Now, we will apply AFL to automatically find the Heartbleed vulnerability

Checkout and build vulnerable OpenSSL source

Clone using the tag containing the vulnerability

cd ~/cs492-afl/06_heartbleed

git clone https://github.com/openssl/openssl.git
cd openssl ; git checkout tags/OpenSSL_1_0_1f

Configure and build OpenSSL with ASAN

CC=afl-clang-fast CXX=afl-clang-fast++ ./config -d

AFL_USE_ASAN=1 make

Build program that uses vulnerable OpenSSL library

Examine handshake.cc top-level directory.

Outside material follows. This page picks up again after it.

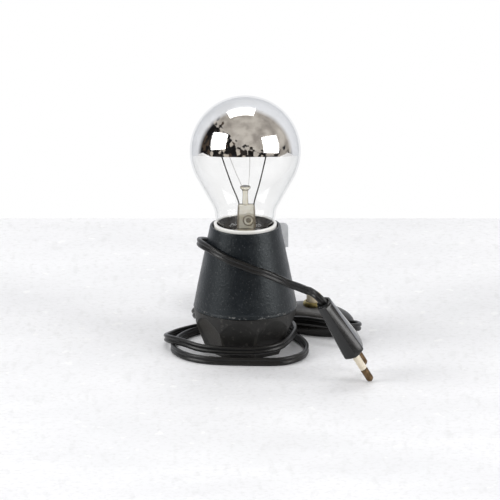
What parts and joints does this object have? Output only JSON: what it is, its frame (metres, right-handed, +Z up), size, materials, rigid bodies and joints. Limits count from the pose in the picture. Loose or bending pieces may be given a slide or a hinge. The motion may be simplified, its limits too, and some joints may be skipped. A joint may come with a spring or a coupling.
{
  "type": "table lamp",
  "caption": "Small table lamp: black conical casing on a faceted foot, porcelain lampholder with a crown-silvered bulb, wound flat cord, inline push switch and two-pin plug.",
  "frame": {"origin": "centre of the foot's underside, on the surface the lamp stands on", "axes": "+Z up along the lamp's axis; the front is -Y; the switch and the plug lie towards +X"},
  "size_m": [0.114, 0.1771, 0.1417],
  "materials": {
    "foot_black": "matte black stoved paint, warm",
    "casing_black": "satin blue-black paint, fine speckle, worn along the lip",
    "felt": "pressed felt",
    "steel": "zinc plated, dull",
    "tab_steel": "thin bright steel, vertical grain",
    "brass": "plain brass",
    "olive_brass": "tarnished brass",
    "porcelain": "white glaze",
    "clear_glass": "clear blown glass",
    "silvering": "silvered inside of the bulb",
    "cap_metal": "rolled aluminium",
    "black_glass": "opaque black glass",
    "stem_glass": "clear stem glass, slightly yellow",
    "wire": "oxidised nickel wire",
    "cord_black": "black flexible PVC, soft sheen",
    "tie": "plastic coated wire tie",
    "switch_brown": "dark moulded phenolic, dusty",
    "phenolic": "pressed phenolic",
    "cream": "aged cream moulding",
    "plug_black": "moulded black, satin",
    "pin_brass": "brown tarnished brass",
    "cream_sleeve": "cream insulation"
  },
  "bodies": {
    "lamp": {"foot": "foot_black", "foot_pad": "felt", "cord_sleeve": "cord_black", "clamp_plate": "steel", "nipple": "brass", "foot_nut": "steel", "plate_nut": "steel", "casing": "casing_black", "hanging_tab": "tab_steel", "tab_rivet": "steel", "lampholder_body": "porcelain", "holder_screw_left": "steel", "holder_screw_right": "steel", "threaded_sleeve": "brass", "centre_contact": "brass", "side_contact": "brass", "lamp_cord": "cord_black", "plug_cord_start": "cord_black", "plug_cord_end": "cord_black", "cord_coil": "cord_black", "coil_tie": "tie", "switch_lower_shell": "switch_brown", "switch_upper_shell": "switch_brown", "button_collar": "olive_brass", "switch_block": "phenolic", "button_spring": "steel", "switch_contact_left": "brass", "switch_contact_right": "brass", "plug_body": "plug_black", "plug_pin_near": "pin_brass", "pin_sleeve_near": "cream_sleeve", "plug_pin_far": "pin_brass", "pin_sleeve_far": "cream_sleeve"},
    "bulb": {"bulb_glass": "clear_glass", "mirror_crown": "silvering", "screw_cap": "cap_metal", "cap_insulator": "black_glass", "cap_contact": "cap_metal", "stem": "stem_glass", "lead_wire_left": "wire", "lead_wire_right": "wire", "support_wire_left": "wire", "support_wire_right": "wire", "filament": "wire"},
    "button": {"push_button": "cream"}
  },
  "joints": [
    {"name": "bulb_lift", "type": "slide", "parent": "lamp", "child": "bulb", "axis": [0, 0, 1], "range_m": [0, 0.045]},
    {"name": "switch_button", "type": "slide", "parent": "lamp", "child": "button", "axis": [0, 0, -1], "range_m": [0, 0.0025], "stiffness_N_per_m": 400, "deforming": ["button_spring"]}
  ]
}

The code that connects the fuzzer to the SSL connection that is made via stdin is included. Uncomment the appropriate lines in the file after analysis

After editing the file, compile the handshake program.

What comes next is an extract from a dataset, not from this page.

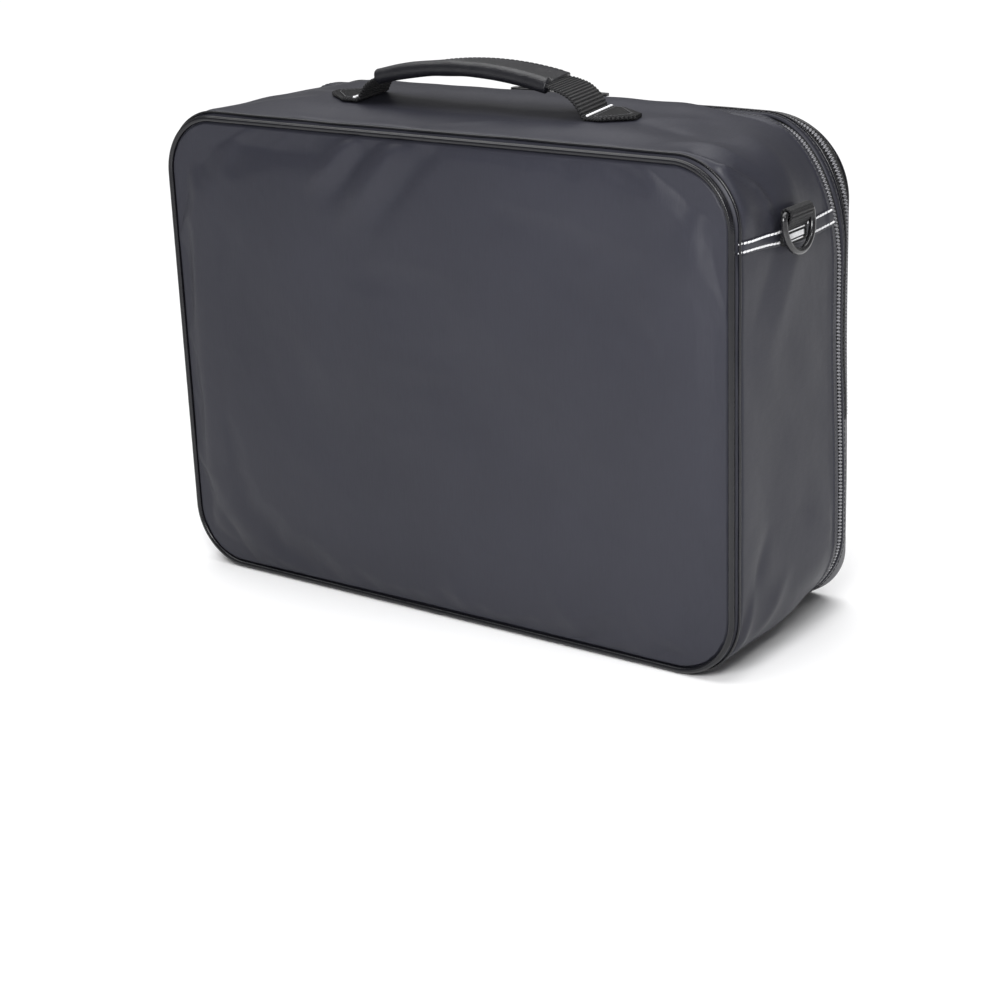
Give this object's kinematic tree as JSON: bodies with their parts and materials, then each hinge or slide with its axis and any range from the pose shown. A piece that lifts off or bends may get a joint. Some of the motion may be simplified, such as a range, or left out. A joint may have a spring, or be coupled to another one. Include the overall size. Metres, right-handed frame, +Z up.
{
  "type": "doctors bag",
  "caption": "Soft-sided zipped doctor's case with a hinged front, a front pocket flap, a padded top handle and side D-rings.",
  "frame": {"origin": "middle of the footprint's bounding box, on the surface that the case stands on", "axes": "+Z up, +X along the case's width, +Y towards the hinged front with the zips; the plain back panel faces -Y"},
  "size_m": [0.4202, 0.15, 0.3285],
  "materials": {
    "cover": "fine coated twill, satin",
    "piping": "coated piping, satin",
    "foam": "closed-cell foam",
    "lining": "plain woven lining",
    "divider": "padded, brushed fabric",
    "board": "stiff board, matte",
    "zip": "woven tape with a moulded coil",
    "webbing": "ribbed webbing",
    "grip": "leatherette, satin",
    "elastic": "ribbed elastic",
    "ring": "gloss black enamel",
    "slider": "satin black enamel"
  },
  "bodies": {
    "shell": {"back_panel": "cover", "back_foam": "foam", "back_lining": "lining", "back_piping": "piping", "gusset_upper": "cover", "gusset_lower": "cover", "crown_pad": "foam", "side_seam_strips": "cover", "gusset_foam_upper": "foam", "gusset_foam_lower": "foam", "gusset_lining": "lining", "base_board": "board", "divider_left": "divider", "divider_right": "divider", "main_zip_body": "zip", "handle_foot_right": "webbing", "handle_foot_left": "webbing", "ring_loop_right": "webbing", "ring_loop_left": "webbing"},
    "lid": {"main_zip_lid": "zip", "lid_gusset": "cover", "lid_lining": "lining", "lid_foam": "foam", "pocket_lining": "lining", "elastic_loops": "elastic", "pocket_zip_lid": "zip", "front_panel_lower": "cover", "front_foam_lower": "foam", "front_lining_lower": "lining", "front_piping_lower": "piping"},
    "flap": {"pocket_zip_flap": "zip", "flap_panel": "cover", "flap_foam": "foam", "flap_lining": "lining", "flap_piping": "piping"},
    "handle": {"handle_webbing": "webbing", "handle_grip_cover": "grip", "handle_grip_core": "foam"},
    "ring_right": {"d_ring_right": "ring"},
    "ring_left": {"d_ring_left": "ring"},
    "main_slider_left": {"main_slider_left": "slider"},
    "main_pull_left": {"main_pull_left": "slider"},
    "main_slider_right": {"main_slider_right": "slider"},
    "main_pull_right": {"main_pull_right": "slider"},
    "pocket_slider_left": {"pocket_slider_left": "slider"},
    "pocket_pull_left": {"pocket_pull_left": "slider"},
    "pocket_slider_right": {"pocket_slider_right": "slider"},
    "pocket_pull_right": {"pocket_pull_right": "slider"}
  },
  "joints": [
    {"name": "lid_open", "type": "hinge", "parent": "shell", "child": "lid", "pos_m": [0, 0.07275, 0.00255], "axis": [-1, 0, 0], "range_deg": [0, 90]},
    {"name": "flap_open", "type": "hinge", "parent": "lid", "child": "flap", "pos_m": [0, 0.07275, 0.119], "axis": [-1, 0, 0], "range_deg": [0, 90]},
    {"name": "handle_lean", "type": "hinge", "parent": "shell", "child": "handle", "pos_m": [0, -0.018, 0.30335], "axis": [1, 0, 0], "range_deg": [-30, 30], "stiffness_Nm_per_rad": 0.05},
    {"name": "ring_right_swing", "type": "hinge", "parent": "shell", "child": "ring_right", "pos_m": [0.20565, -0.016, 0.2565], "axis": [0, -1, 0], "range_deg": [0, 165]},
    {"name": "ring_left_swing", "type": "hinge", "parent": "shell", "child": "ring_left", "pos_m": [-0.20565, -0.016, 0.2565], "axis": [0, 1, 0], "range_deg": [0, 165]},
    {"name": "main_slider_left_slide", "type": "slide", "parent": "shell", "child": "main_slider_left", "axis": [-1, 0, 0], "range_m": [0, 0.135]},
    {"name": "main_pull_left_lift", "type": "hinge", "parent": "main_slider_left", "child": "main_pull_left", "pos_m": [-0.009, 0.044, 0.2957], "axis": [0, 1, 0], "range_deg": [0, 90]},
    {"name": "main_slider_right_slide", "type": "slide", "parent": "shell", "child": "main_slider_right", "axis": [1, 0, 0], "range_m": [0, 0.135]},
    {"name": "main_pull_right_lift", "type": "hinge", "parent": "main_slider_right", "child": "main_pull_right", "pos_m": [0.009, 0.044, 0.2957], "axis": [0, -1, 0], "range_deg": [0, 90]},
    {"name": "pocket_slider_left_slide", "type": "slide", "parent": "lid", "child": "pocket_slider_left", "axis": [-1, 0, 0], "range_m": [0, 0.135]},
    {"name": "pocket_pull_left_lift", "type": "hinge", "parent": "pocket_slider_left", "child": "pocket_pull_left", "pos_m": [-0.009, 0.0635, 0.2957], "axis": [0, 1, 0], "range_deg": [0, 90]},
    {"name": "pocket_slider_right_slide", "type": "slide", "parent": "lid", "child": "pocket_slider_right", "axis": [1, 0, 0], "range_m": [0, 0.135]},
    {"name": "pocket_pull_right_lift", "type": "hinge", "parent": "pocket_slider_right", "child": "pocket_pull_right", "pos_m": [0.009, 0.0635, 0.2957], "axis": [0, -1, 0], "range_deg": [0, 90]}
  ]
}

AFL_USE_ASAN=1 afl-clang++ -g handshake.cc openssl/libssl.a \
   openssl/libcrypto.a -o handshake -I openssl/include -ldl

We will now analyze the bug by examining the SSL record and the heartbeat message embedded into the record (as its record data).

Run the fuzzer

afl-fuzz -i inputs -o outputs -m none ./handshake

Map input to protocol

Examine OpenSSL source code

322                 /* Pull apart the header into the SSL3_RECORD */
323                 rr->type= *(p++);
324                 ssl_major= *(p++);
325                 ssl_minor= *(p++);
326                 version=(ssl_major<<8)|ssl_minor;
327                 n2s(p,rr->length);

Analyze results

Using the code above and the structure definition given for the HeartbeatMessage, for each of your inputs

  1. Identify in the xxd listing of the crashing input, the values for rr->type, ssl_major, ssl_minor, and rr->length that are used.
  2. Also identify in the xxd listing of the crashing input the HeartbeatMessageType (a single byte), the HeartbeatMessage payload_length, and the Heartbeat Message payload (if any).
  3. Finally, after the data is parsed, a message is sent to the server. The function in the server code that contains the Heartbleed vulnerability is located on line 2553 in ssl/t1_lib.c

Celebrate! (Or not). Be sure to stop the VM to save $.